Given request> Repeat the full listing, word for word.

________

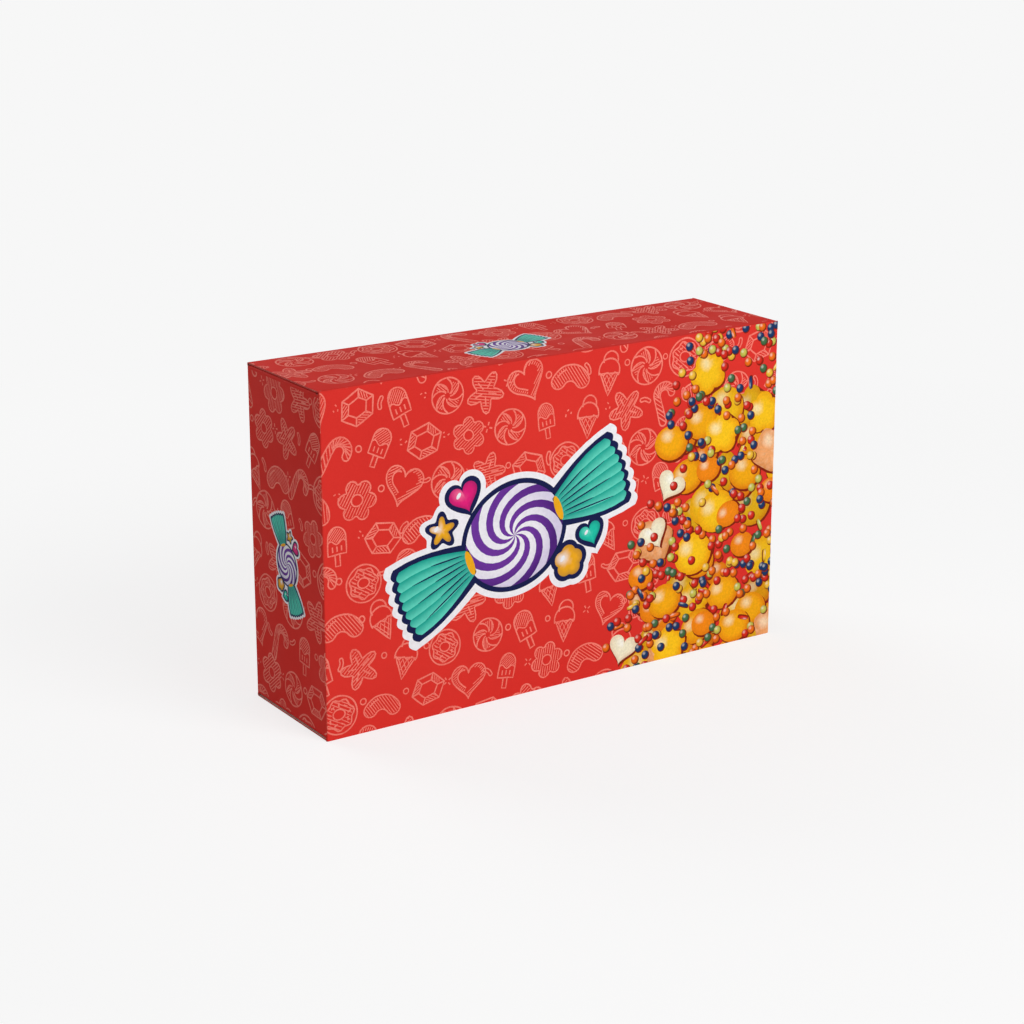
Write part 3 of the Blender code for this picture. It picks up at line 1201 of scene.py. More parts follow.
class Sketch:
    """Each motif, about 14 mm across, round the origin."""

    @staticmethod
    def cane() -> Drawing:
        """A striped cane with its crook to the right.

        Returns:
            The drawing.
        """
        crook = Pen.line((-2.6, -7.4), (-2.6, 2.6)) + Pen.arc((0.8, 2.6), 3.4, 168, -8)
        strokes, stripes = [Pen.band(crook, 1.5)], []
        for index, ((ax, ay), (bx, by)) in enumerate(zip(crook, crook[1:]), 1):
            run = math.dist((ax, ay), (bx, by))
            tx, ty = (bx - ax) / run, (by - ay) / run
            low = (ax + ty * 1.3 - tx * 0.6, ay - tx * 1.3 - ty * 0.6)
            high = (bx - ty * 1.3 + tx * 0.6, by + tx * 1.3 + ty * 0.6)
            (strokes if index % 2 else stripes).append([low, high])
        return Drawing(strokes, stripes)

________

Response below>
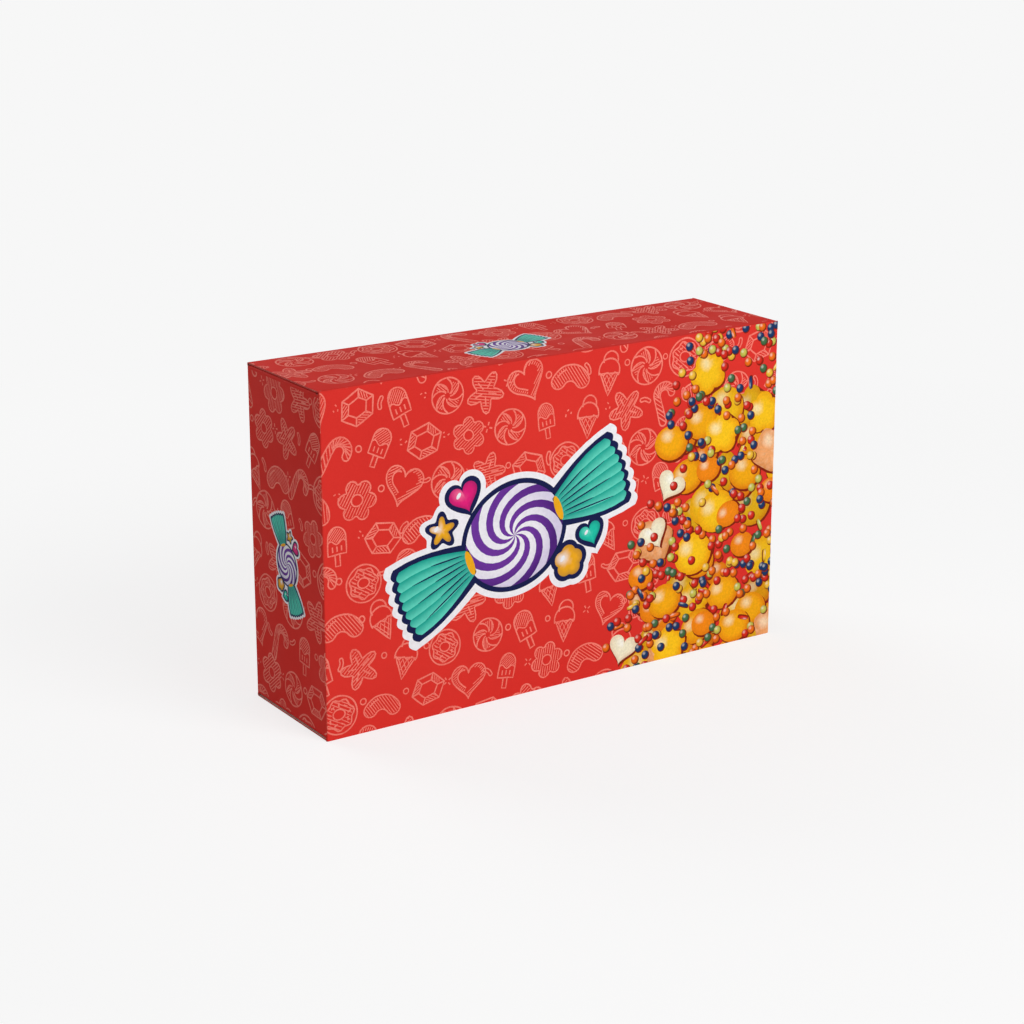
Write part 3 of the Blender code for this picture. It picks up at line 1201 of scene.py. More parts follow.
class Sketch:
    """Each motif, about 14 mm across, round the origin."""

    @staticmethod
    def cane() -> Drawing:
        """A striped cane with its crook to the right.

        Returns:
            The drawing.
        """
        crook = Pen.line((-2.6, -7.4), (-2.6, 2.6)) + Pen.arc((0.8, 2.6), 3.4, 168, -8)
        strokes, stripes = [Pen.band(crook, 1.5)], []
        for index, ((ax, ay), (bx, by)) in enumerate(zip(crook, crook[1:]), 1):
            run = math.dist((ax, ay), (bx, by))
            tx, ty = (bx - ax) / run, (by - ay) / run
            low = (ax + ty * 1.3 - tx * 0.6, ay - tx * 1.3 - ty * 0.6)
            high = (bx - ty * 1.3 + tx * 0.6, by + tx * 1.3 + ty * 0.6)
            (strokes if index % 2 else stripes).append([low, high])
        return Drawing(strokes, stripes)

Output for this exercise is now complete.